USDA’s Risk Management Agency is allowing an updated APH that partially reflects improvements in crop yields from seed technology, especially in corn. In many counties USDA is giving you a paper yield boost of 2 bushels an acre.
And, as a fact sheet from RCIS (Rural Community Insurance Agency) explains, to get an updated yield, you subtract the year from 2012 that the crop was grown and multiply that number by the yield factor (in this case, 2). In our slightly simplified example, an APH of 179 becomes a trend-adjusted APH of 184. Here are the yields and changes:
2008:  150 bu/A + 4 years x 2 = 158
2009:  193 bu/A + 3 years x 2 = 199
2010:  176 bu/A + 2 years x 2 = 180
2011:  197 bu/A  + 1 year x 1 =  199
                         New average of the 4 years: 184 bu/A APH
If you update your yield, it doesn’t mean you have to use it when you buy insurance.
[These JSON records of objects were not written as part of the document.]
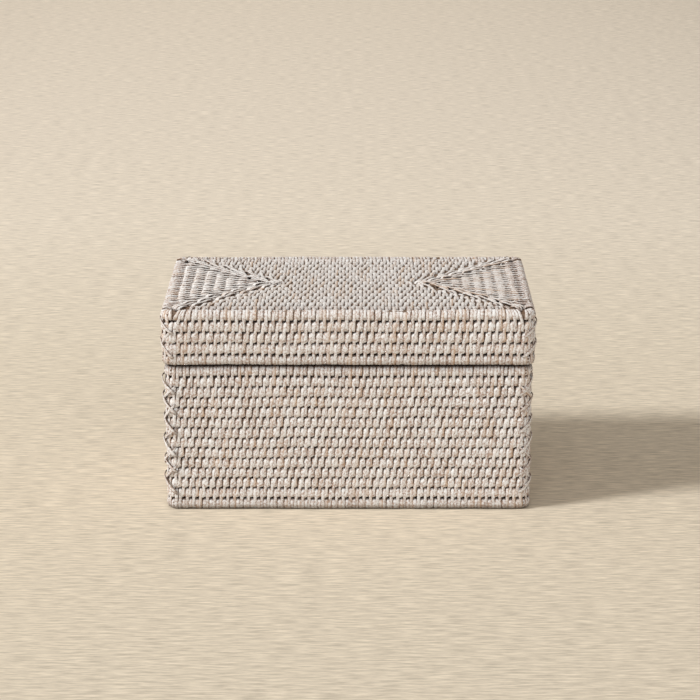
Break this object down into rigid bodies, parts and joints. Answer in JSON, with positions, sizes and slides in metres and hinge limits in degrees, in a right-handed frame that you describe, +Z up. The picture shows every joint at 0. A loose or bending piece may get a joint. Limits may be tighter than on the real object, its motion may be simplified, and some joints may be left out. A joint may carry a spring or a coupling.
{
  "type": "woven lidded box",
  "caption": "Rectangular woven rattan storage box: stacked round rods laced together with split cane, with a lift-off lid that drops over an inner collar.",
  "frame": {"origin": "on the table under the middle of the box, at the lowest point of the underside", "axes": "+X along the long side, +Y from the front to the back, +Z up"},
  "size_m": [0.332, 0.1968, 0.1873],
  "materials": {
    "cane_lacing": "whitewashed split cane, matt, with pinkish beige and a few ochre strips",
    "rattan_rod": "whitewashed round rattan, matt, darker in the gaps"
  },
  "bodies": {
    "base": {"base_foot_rod": "rattan_rod", "base_wall_rod_01": "rattan_rod", "base_wall_rod_02": "rattan_rod", "base_wall_rod_03": "rattan_rod", "base_wall_rod_04": "rattan_rod", "base_wall_rod_05": "rattan_rod", "base_wall_rod_06": "rattan_rod", "base_wall_rod_07": "rattan_rod", "base_wall_rod_08": "rattan_rod", "base_wall_rod_09": "rattan_rod", "base_wall_rod_10": "rattan_rod", "base_wall_rod_11": "rattan_rod", "base_wall_rod_12": "rattan_rod", "base_rim_rod": "rattan_rod", "base_front_lacing": "cane_lacing", "base_back_lacing": "cane_lacing", "base_left_lacing": "cane_lacing", "base_right_lacing": "cane_lacing", "base_corner_lashing_front_left": "cane_lacing", "base_corner_lashing_front_right": "cane_lacing", "base_corner_lashing_back_left": "cane_lacing", "base_corner_lashing_back_right": "cane_lacing", "floor_rod_01": "rattan_rod", "floor_rod_02": "rattan_rod", "floor_rod_03": "rattan_rod", "floor_rod_04": "rattan_rod", "floor_rod_05": "rattan_rod", "floor_rod_06": "rattan_rod", "floor_rod_07": "rattan_rod", "floor_rod_08": "rattan_rod", "floor_ridge_rod": "rattan_rod", "floor_lacing": "cane_lacing", "locating_collar": "rattan_rod"},
    "lid": {"lid_wall_rod_01": "rattan_rod", "lid_wall_rod_02": "rattan_rod", "lid_wall_rod_03": "rattan_rod", "lid_wall_rod_04": "rattan_rod", "lid_edge_rod": "rattan_rod", "lid_front_lacing": "cane_lacing", "lid_back_lacing": "cane_lacing", "lid_left_lacing": "cane_lacing", "lid_right_lacing": "cane_lacing", "lid_corner_lashing_front_left": "cane_lacing", "lid_corner_lashing_front_right": "cane_lacing", "lid_corner_lashing_back_left": "cane_lacing", "lid_corner_lashing_back_right": "cane_lacing", "lid_top_rod_01": "rattan_rod", "lid_top_rod_02": "rattan_rod", "lid_top_rod_03": "rattan_rod", "lid_top_rod_04": "rattan_rod", "lid_top_rod_05": "rattan_rod", "lid_top_rod_06": "rattan_rod", "lid_top_rod_07": "rattan_rod", "lid_top_rod_08": "rattan_rod", "lid_top_ridge_rod": "rattan_rod", "lid_top_lacing": "cane_lacing"}
  },
  "joints": [
    {"name": "lid_lift", "type": "slide", "parent": "base", "child": "lid", "axis": [0, 0, 1], "range_m": [0, 0.1]}
  ]
}
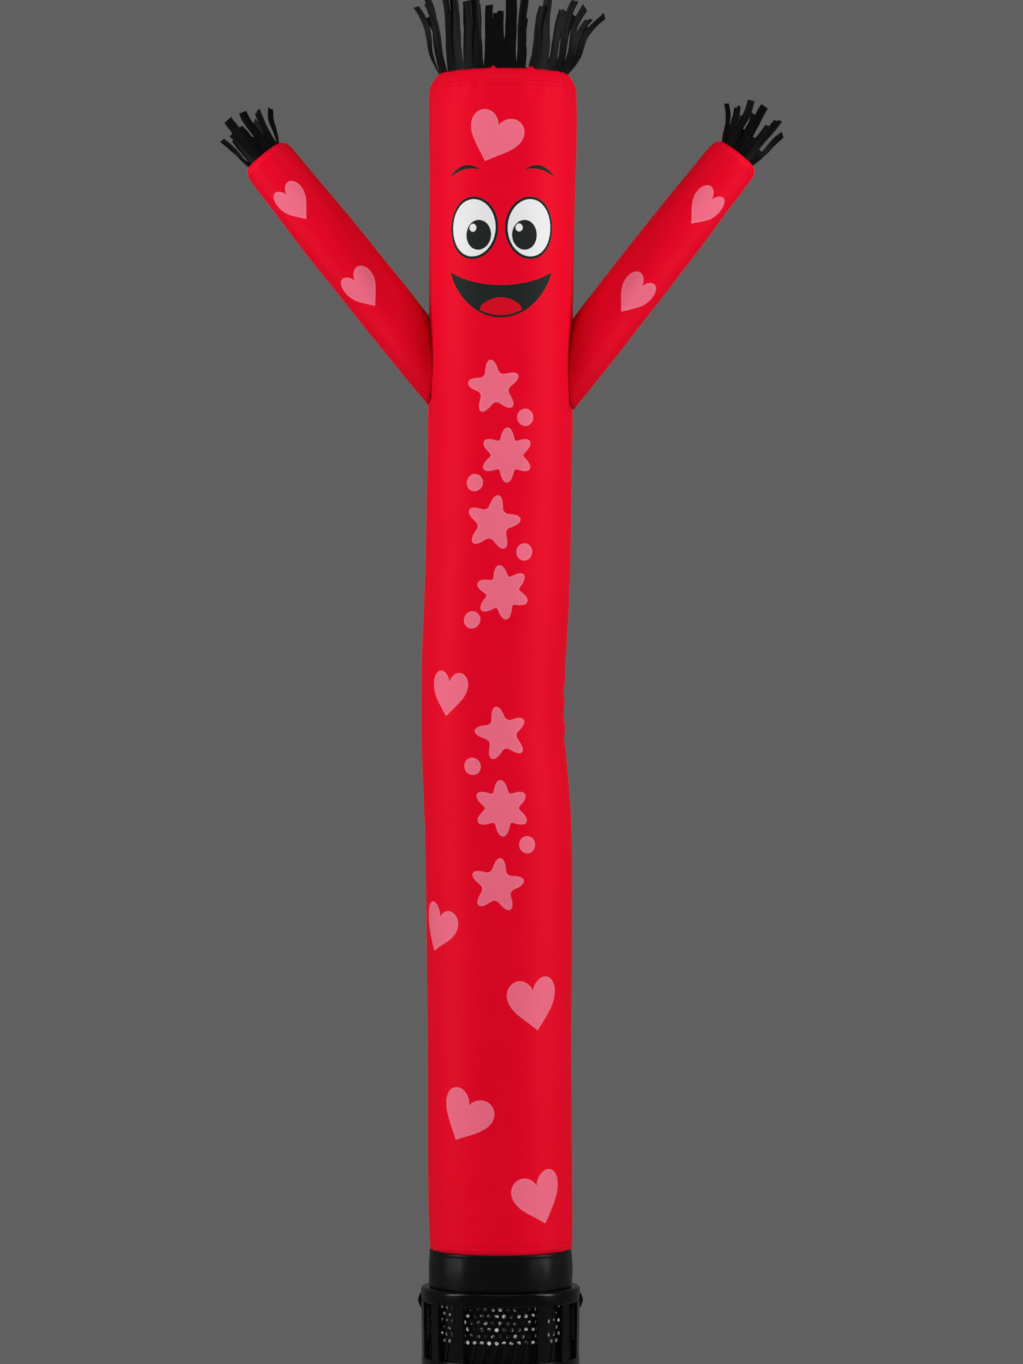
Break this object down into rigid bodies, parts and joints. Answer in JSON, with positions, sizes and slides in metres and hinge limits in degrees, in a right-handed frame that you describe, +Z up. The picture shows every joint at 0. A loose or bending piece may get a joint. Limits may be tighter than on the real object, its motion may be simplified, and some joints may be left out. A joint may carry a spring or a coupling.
{
  "type": "inflatable air dancer on its blower",
  "caption": "Upright inflated cloth tube with two raised arms, strip fringes for hair and hands, and a cuff round a low round blower's neck.",
  "frame": {"origin": "centre of the blower's flat underside, on the surface it stands on", "axes": "+Z up along the tube, +X to the figure's arm on the right as seen from the front, -Y towards the viewer"},
  "size_m": [0.8734, 0.2688, 2.233],
  "materials": {
    "red_nylon": "smooth woven nylon with a soft sheen",
    "black_nylon": "smooth woven nylon with a soft sheen",
    "black_plastic": "moulded, satin",
    "pale_plastic": "moulded, satin"
  },
  "bodies": {
    "root": {"body_tube": "red_nylon", "left_arm": "red_nylon", "right_arm": "red_nylon", "cuff": "black_nylon", "hair_fringe": "black_nylon", "left_hand_fringe": "black_nylon", "right_hand_fringe": "black_nylon", "blower_outlet": "black_plastic", "blower_cage": "black_plastic", "guard_drum": "black_plastic", "fan_core": "pale_plastic", "blower_base": "black_plastic", "rim_lug_left": "black_plastic", "rim_lug_right": "black_plastic", "cable_gland": "black_plastic"}
  },
  "joints": []
}
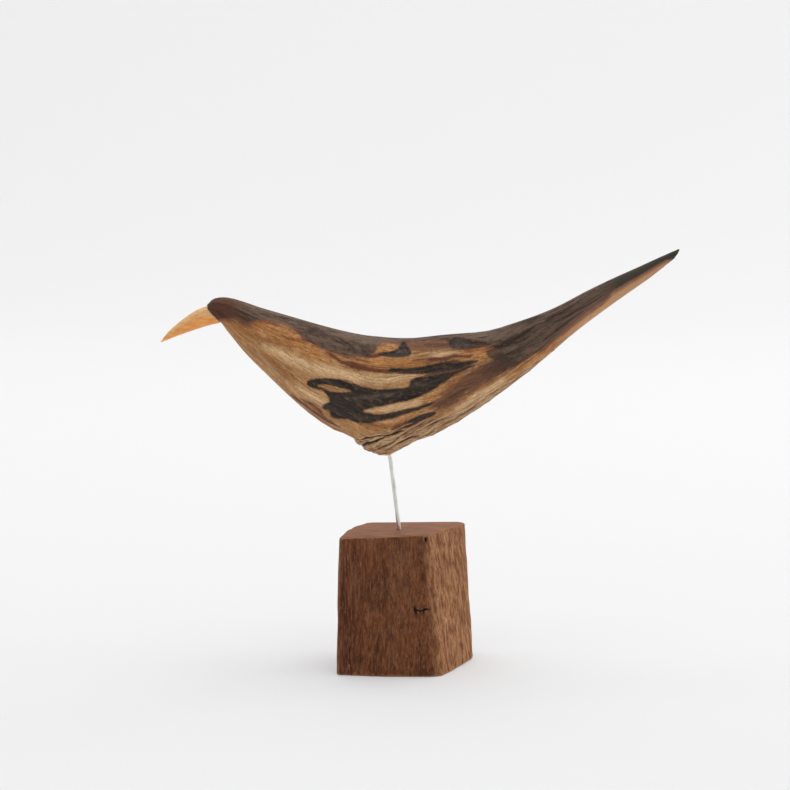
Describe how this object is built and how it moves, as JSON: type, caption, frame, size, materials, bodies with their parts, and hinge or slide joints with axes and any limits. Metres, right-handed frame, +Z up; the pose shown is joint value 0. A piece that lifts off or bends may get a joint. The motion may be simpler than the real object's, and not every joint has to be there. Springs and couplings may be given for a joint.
{
  "type": "bird figurine on stand",
  "caption": "Carved wooden bird with a separate pale beak, held by a thin steel wire in a rough wood block; it turns on the wire and lifts off.",
  "frame": {"origin": "middle of the block's flat underside", "axes": "+Z up, -X the way the beak points, +X towards the tail, the bird's plane of symmetry is y = 0"},
  "size_m": [0.2983, 0.0528, 0.2444],
  "materials": {
    "block_wood": "rough sawn, weathered brown, matte",
    "rod_steel": "drawn bright wire",
    "figured_wood": "carved, dark stained figure over tan, oiled satin",
    "beak_wood": "whittled pale orange wood, satin",
    "dowel_wood": "plain birch peg"
  },
  "bodies": {
    "base": {"base_block": "block_wood"},
    "rod": {"stand_rod": "rod_steel"},
    "bird": {"bird_body": "figured_wood", "beak": "beak_wood", "beak_dowel": "dowel_wood"}
  },
  "joints": [
    {"name": "rod_swivel", "type": "hinge", "parent": "base", "child": "rod", "pos_m": [-0.003, 0, 0.08], "axis": [-0.1219, 0, 0.9925], "continuous": true},
    {"name": "bird_lift", "type": "slide", "parent": "rod", "child": "bird", "axis": [-0.1219, 0, 0.9925], "range_m": [0, 0.035]}
  ]
}
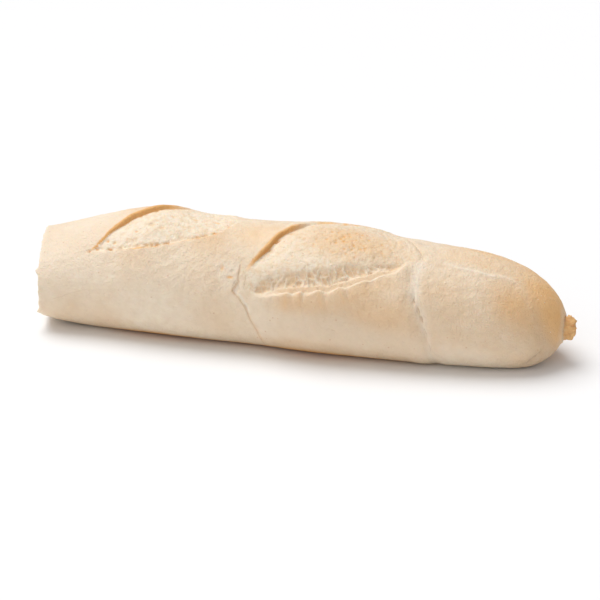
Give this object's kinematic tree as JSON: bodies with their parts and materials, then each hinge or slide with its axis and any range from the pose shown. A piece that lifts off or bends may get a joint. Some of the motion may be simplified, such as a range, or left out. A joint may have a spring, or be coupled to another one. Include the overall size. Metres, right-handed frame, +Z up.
{
  "type": "baguette",
  "caption": "Pale part-baked half baguette: a long loaf with a flat underside, cut across at one end, rounded at the other, and slashed slantwise along its top.",
  "frame": {"origin": "centre of the loaf's box, on the surface that its flat underside rests on", "axes": "+X along the loaf towards its rounded end, so the cut end is at -X; +Z up; -Y is the front, the side where both slashes start low and the lip stands out most"},
  "size_m": [0.2338, 0.0644, 0.0484],
  "materials": {
    "crust": null
  },
  "bodies": {
    "root": {"baguette": "crust"}
  },
  "joints": []
}
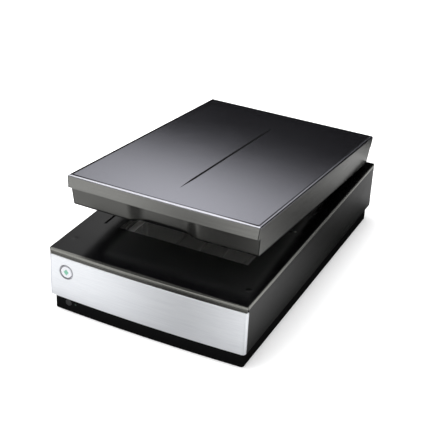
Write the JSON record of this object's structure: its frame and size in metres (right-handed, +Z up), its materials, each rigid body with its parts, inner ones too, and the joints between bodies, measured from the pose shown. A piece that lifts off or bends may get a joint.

In this example, you could keep the old yield of 179 but the premium you pay for it will be lower if you’ve updated your APH. You could use the higher yield and keep the same coverage level, say 75%, and in effect boost your coverage, but your premium subsidy won’t go down as it would if you didn’t update yields and decided to raise your coverage level to 80% or 85%.
Are growers keeping the same APH or using the higher one?
“We’ve seen both,” says Rob McHale, national sales director for RCIS, which is owned by Wells Fargo.
“We’ve even seen cases where they were at 85% (coverage) and they have gone to 75%,” McHale says.
Shannon Foster, who sells crop insurance offered by Rain and Hail to farmers in Nebraska, Kansas and Colorado, says that where a trend adjustment is available, “most of them are looking at it seriously.”
“Because of the rate decreases, what I’m seeing is they’re maintaining the same level of coverage,” she says.
For more background on the trend-adjusted APH, we suggest this University of Illinois web page.
And, obviously, it might be good to go over this with your crop insurance agent, if you haven’t yet.